§ Exercise description
Give the data again, word for word.

[Dataset items]
◆ ◆ ◆ ◆ ◆

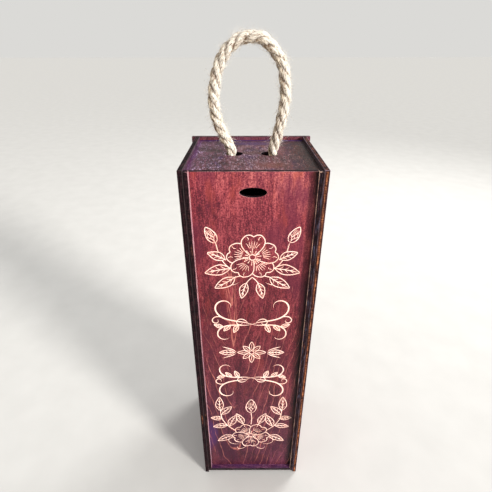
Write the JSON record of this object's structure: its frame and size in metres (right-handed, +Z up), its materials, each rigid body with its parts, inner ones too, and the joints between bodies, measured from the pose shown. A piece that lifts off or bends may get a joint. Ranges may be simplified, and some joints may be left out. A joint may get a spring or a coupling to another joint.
{
  "type": "wooden wine box",
  "caption": "Upright plywood box for a wine bottle, with a lid that slides up out of side grooves, tab-jointed boards, feet and a knotted rope handle.",
  "frame": {"origin": "centre of the footprint, on the surface that the box stands on", "axes": "+X to the right as seen from the lid side, +Y towards the back board, +Z up"},
  "size_m": [0.12, 0.12, 0.4728],
  "materials": {
    "case_plywood": "dark red-brown stained plywood, satin, with burnt laser-cut edges",
    "inner_plywood": "stained plywood, matt",
    "lip_plywood": "burnt and stained plywood edge, matt",
    "lid_plywood": "mahogany-red stained plywood with a streaky open grain, satin",
    "twisted_rope": "three-strand natural fibre rope, hairy and matt"
  },
  "bodies": {
    "case": {"left_side_board": "case_plywood", "right_side_board": "case_plywood", "left_liner": "inner_plywood", "right_liner": "inner_plywood", "left_front_lip": "lip_plywood", "right_front_lip": "lip_plywood", "back_board": "case_plywood", "top_board": "case_plywood", "bottom_board": "case_plywood", "left_rope_knot": "twisted_rope", "right_rope_knot": "twisted_rope"},
    "lid": {"sliding_lid": "lid_plywood"},
    "handle": {"rope_handle": "twisted_rope"}
  },
  "joints": [
    {"name": "lid_slide", "type": "slide", "parent": "case", "child": "lid", "axis": [0, 0, 1], "range_m": [0, 0.4]},
    {"name": "handle_tilt", "type": "hinge", "parent": "case", "child": "handle", "pos_m": [0, 0.0025, 0.3842], "axis": [1, 0, 0], "range_deg": [-80, 80], "stiffness_Nm_per_rad": 0.05}
  ]
}
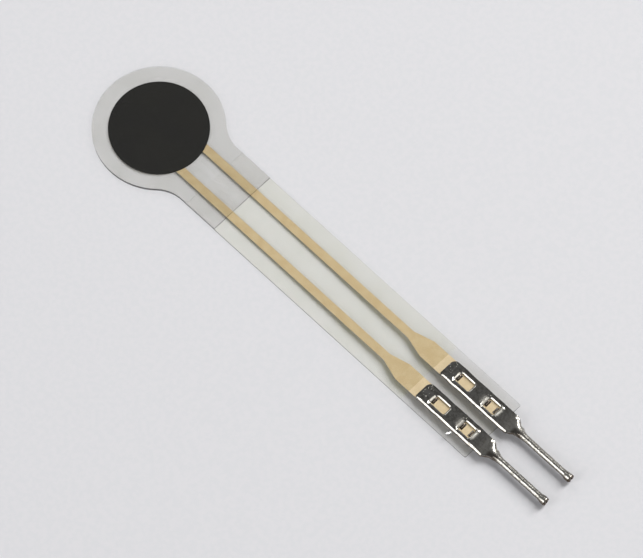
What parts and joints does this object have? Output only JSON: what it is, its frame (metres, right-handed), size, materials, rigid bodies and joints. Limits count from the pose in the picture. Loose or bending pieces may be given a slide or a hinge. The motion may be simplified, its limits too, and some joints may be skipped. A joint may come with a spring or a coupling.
{
  "type": "force sensing resistor",
  "caption": "Thin round force sensing resistor with a printed tail and crimped solder pins on a standard pitch.",
  "frame": {"origin": "centre of the sensing disc, on the underside of the lower film", "axes": "+X from the sensing disc along the tail to the pins, +Z out of the pressed side, +Y to the left contact"},
  "size_m": [0.0459, 0.0098, 0.0006],
  "materials": {
    "lower_film": "clear polyester film",
    "silver_ink": "fine silver-filled ink",
    "dielectric_coat": "clear satin coat",
    "adhesive": "clear pressure-sensitive adhesive",
    "carbon_ink": "matt carbon print",
    "upper_film": "clear polyester film",
    "tinned_contact": "bright tin over phosphor bronze"
  },
  "bodies": {
    "root": {"base_film": "lower_film", "electrode_left": "silver_ink", "electrode_right": "silver_ink", "cover_coat": "dielectric_coat", "spacer_adhesive": "adhesive", "sensing_layer": "carbon_ink", "top_film": "upper_film", "contact_left": "tinned_contact", "contact_right": "tinned_contact"}
  },
  "joints": []
}
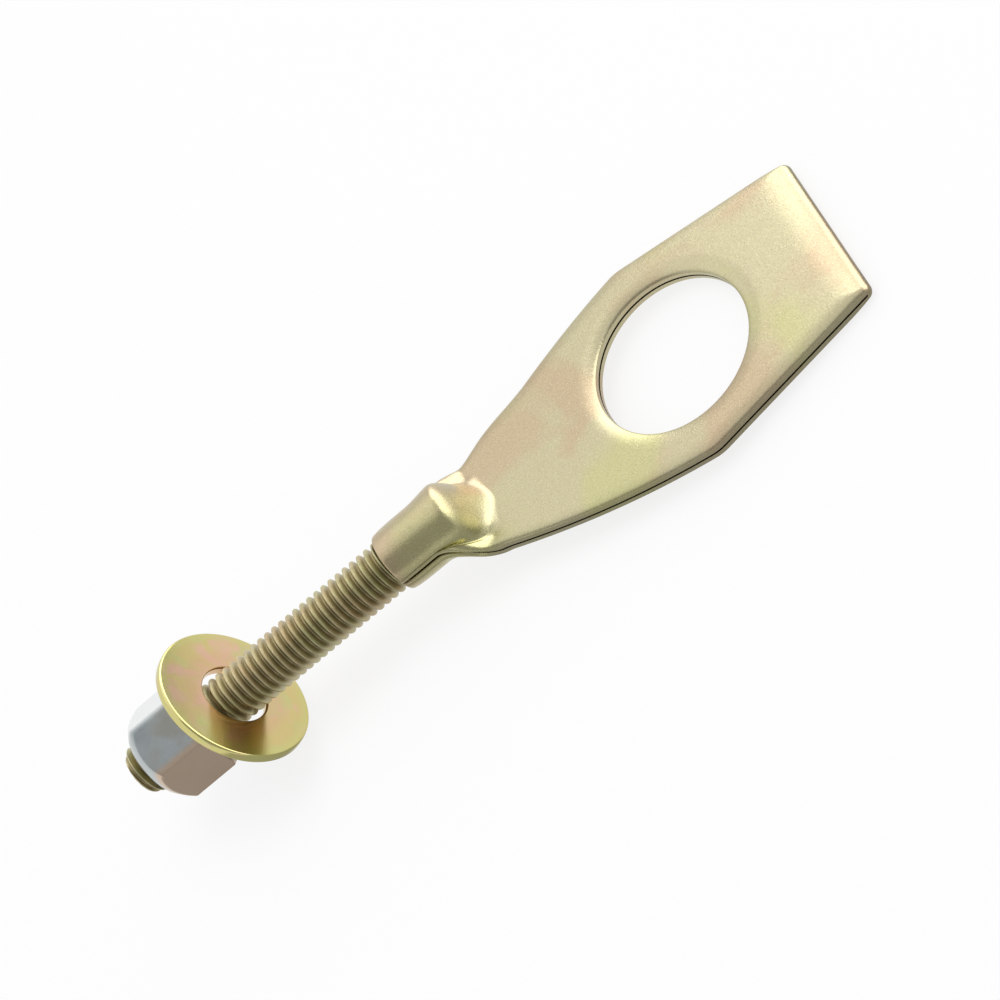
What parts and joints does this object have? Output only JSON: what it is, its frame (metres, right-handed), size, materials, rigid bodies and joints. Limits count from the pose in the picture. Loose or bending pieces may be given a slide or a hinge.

◆ ◆ ◆ ◆ ◆

§ Result below
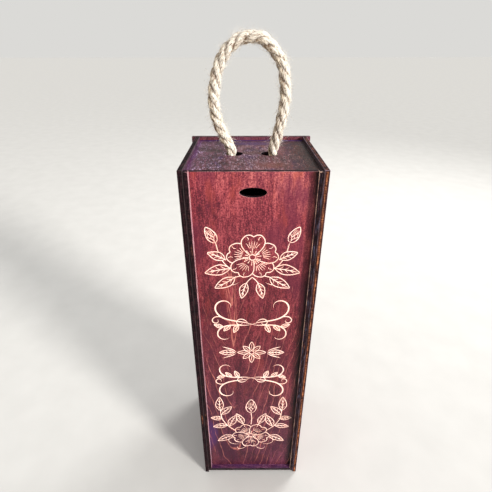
Write the JSON record of this object's structure: its frame and size in metres (right-handed, +Z up), its materials, each rigid body with its parts, inner ones too, and the joints between bodies, measured from the pose shown. A piece that lifts off or bends may get a joint. Ranges may be simplified, and some joints may be left out. A joint may get a spring or a coupling to another joint.
{
  "type": "wooden wine box",
  "caption": "Upright plywood box for a wine bottle, with a lid that slides up out of side grooves, tab-jointed boards, feet and a knotted rope handle.",
  "frame": {"origin": "centre of the footprint, on the surface that the box stands on", "axes": "+X to the right as seen from the lid side, +Y towards the back board, +Z up"},
  "size_m": [0.12, 0.12, 0.4728],
  "materials": {
    "case_plywood": "dark red-brown stained plywood, satin, with burnt laser-cut edges",
    "inner_plywood": "stained plywood, matt",
    "lip_plywood": "burnt and stained plywood edge, matt",
    "lid_plywood": "mahogany-red stained plywood with a streaky open grain, satin",
    "twisted_rope": "three-strand natural fibre rope, hairy and matt"
  },
  "bodies": {
    "case": {"left_side_board": "case_plywood", "right_side_board": "case_plywood", "left_liner": "inner_plywood", "right_liner": "inner_plywood", "left_front_lip": "lip_plywood", "right_front_lip": "lip_plywood", "back_board": "case_plywood", "top_board": "case_plywood", "bottom_board": "case_plywood", "left_rope_knot": "twisted_rope", "right_rope_knot": "twisted_rope"},
    "lid": {"sliding_lid": "lid_plywood"},
    "handle": {"rope_handle": "twisted_rope"}
  },
  "joints": [
    {"name": "lid_slide", "type": "slide", "parent": "case", "child": "lid", "axis": [0, 0, 1], "range_m": [0, 0.4]},
    {"name": "handle_tilt", "type": "hinge", "parent": "case", "child": "handle", "pos_m": [0, 0.0025, 0.3842], "axis": [1, 0, 0], "range_deg": [-80, 80], "stiffness_Nm_per_rad": 0.05}
  ]
}
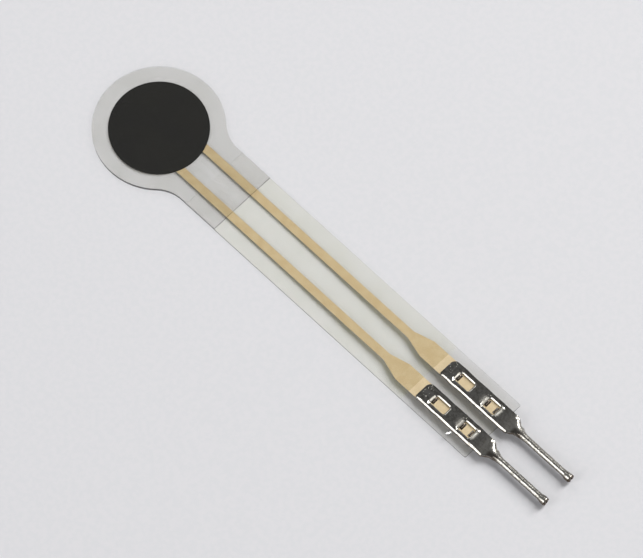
What parts and joints does this object have? Output only JSON: what it is, its frame (metres, right-handed), size, materials, rigid bodies and joints. Limits count from the pose in the picture. Loose or bending pieces may be given a slide or a hinge. The motion may be simplified, its limits too, and some joints may be skipped. A joint may come with a spring or a coupling.
{
  "type": "force sensing resistor",
  "caption": "Thin round force sensing resistor with a printed tail and crimped solder pins on a standard pitch.",
  "frame": {"origin": "centre of the sensing disc, on the underside of the lower film", "axes": "+X from the sensing disc along the tail to the pins, +Z out of the pressed side, +Y to the left contact"},
  "size_m": [0.0459, 0.0098, 0.0006],
  "materials": {
    "lower_film": "clear polyester film",
    "silver_ink": "fine silver-filled ink",
    "dielectric_coat": "clear satin coat",
    "adhesive": "clear pressure-sensitive adhesive",
    "carbon_ink": "matt carbon print",
    "upper_film": "clear polyester film",
    "tinned_contact": "bright tin over phosphor bronze"
  },
  "bodies": {
    "root": {"base_film": "lower_film", "electrode_left": "silver_ink", "electrode_right": "silver_ink", "cover_coat": "dielectric_coat", "spacer_adhesive": "adhesive", "sensing_layer": "carbon_ink", "top_film": "upper_film", "contact_left": "tinned_contact", "contact_right": "tinned_contact"}
  },
  "joints": []
}
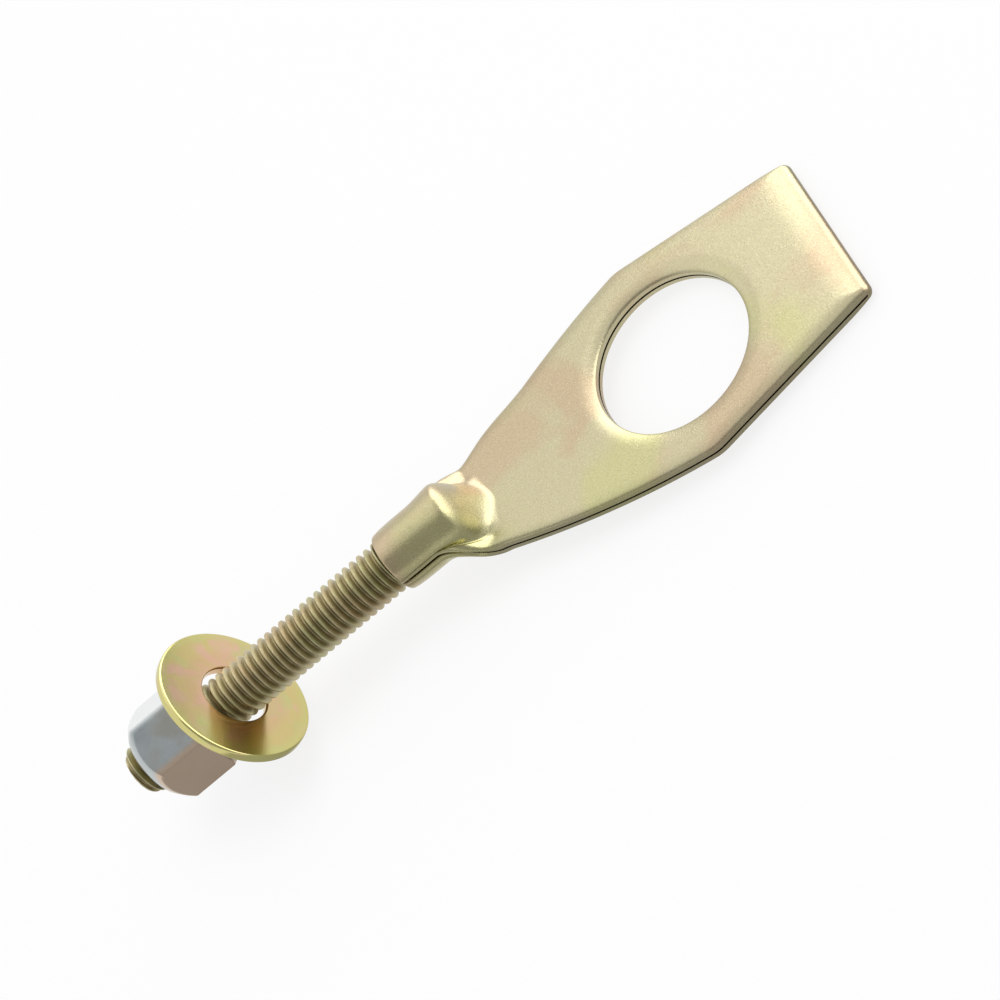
What parts and joints does this object have? Output only JSON: what it is, its frame (metres, right-handed), size, materials, rigid bodies and joints. Limits count from the pose in the picture. Loose or bending pieces may be given a slide or a hinge.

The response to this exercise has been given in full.